**Data lines**.
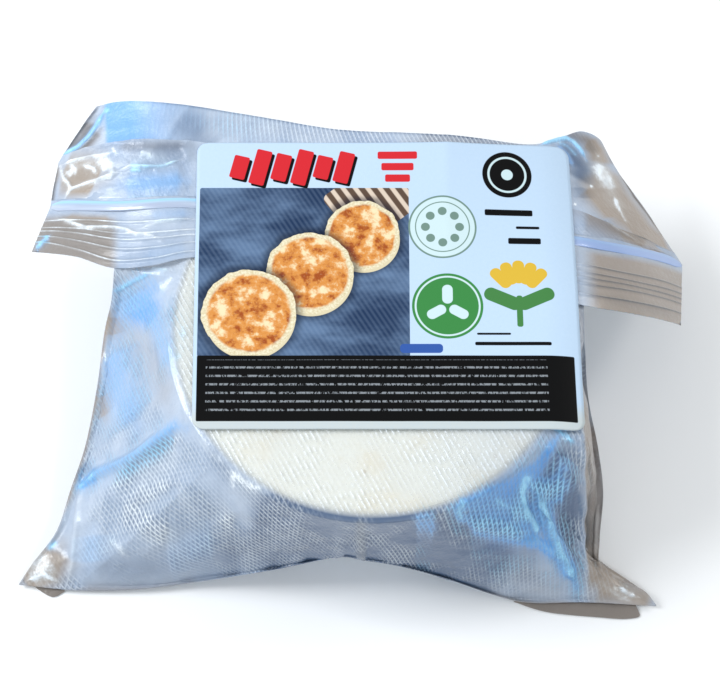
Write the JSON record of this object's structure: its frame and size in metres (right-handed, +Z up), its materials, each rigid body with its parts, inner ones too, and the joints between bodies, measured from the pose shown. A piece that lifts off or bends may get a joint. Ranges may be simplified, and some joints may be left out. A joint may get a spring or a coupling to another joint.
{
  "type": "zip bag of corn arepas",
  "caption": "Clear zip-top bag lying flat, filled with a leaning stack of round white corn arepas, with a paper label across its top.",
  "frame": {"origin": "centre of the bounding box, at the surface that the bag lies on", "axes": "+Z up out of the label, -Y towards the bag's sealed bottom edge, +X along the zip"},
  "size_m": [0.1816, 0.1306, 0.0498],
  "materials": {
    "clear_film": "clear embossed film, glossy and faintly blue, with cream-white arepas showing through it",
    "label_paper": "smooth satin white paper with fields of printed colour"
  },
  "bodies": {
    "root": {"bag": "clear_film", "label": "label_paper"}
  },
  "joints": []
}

**Directions**. Repeat the material word for word, in full.

**Answer to this exercise**.
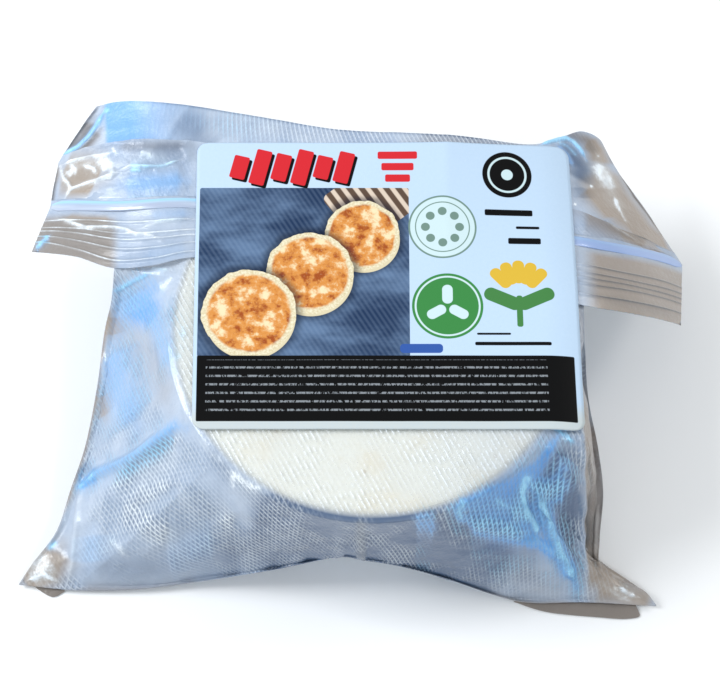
Write the JSON record of this object's structure: its frame and size in metres (right-handed, +Z up), its materials, each rigid body with its parts, inner ones too, and the joints between bodies, measured from the pose shown. A piece that lifts off or bends may get a joint. Ranges may be simplified, and some joints may be left out. A joint may get a spring or a coupling to another joint.
{
  "type": "zip bag of corn arepas",
  "caption": "Clear zip-top bag lying flat, filled with a leaning stack of round white corn arepas, with a paper label across its top.",
  "frame": {"origin": "centre of the bounding box, at the surface that the bag lies on", "axes": "+Z up out of the label, -Y towards the bag's sealed bottom edge, +X along the zip"},
  "size_m": [0.1816, 0.1306, 0.0498],
  "materials": {
    "clear_film": "clear embossed film, glossy and faintly blue, with cream-white arepas showing through it",
    "label_paper": "smooth satin white paper with fields of printed colour"
  },
  "bodies": {
    "root": {"bag": "clear_film", "label": "label_paper"}
  },
  "joints": []
}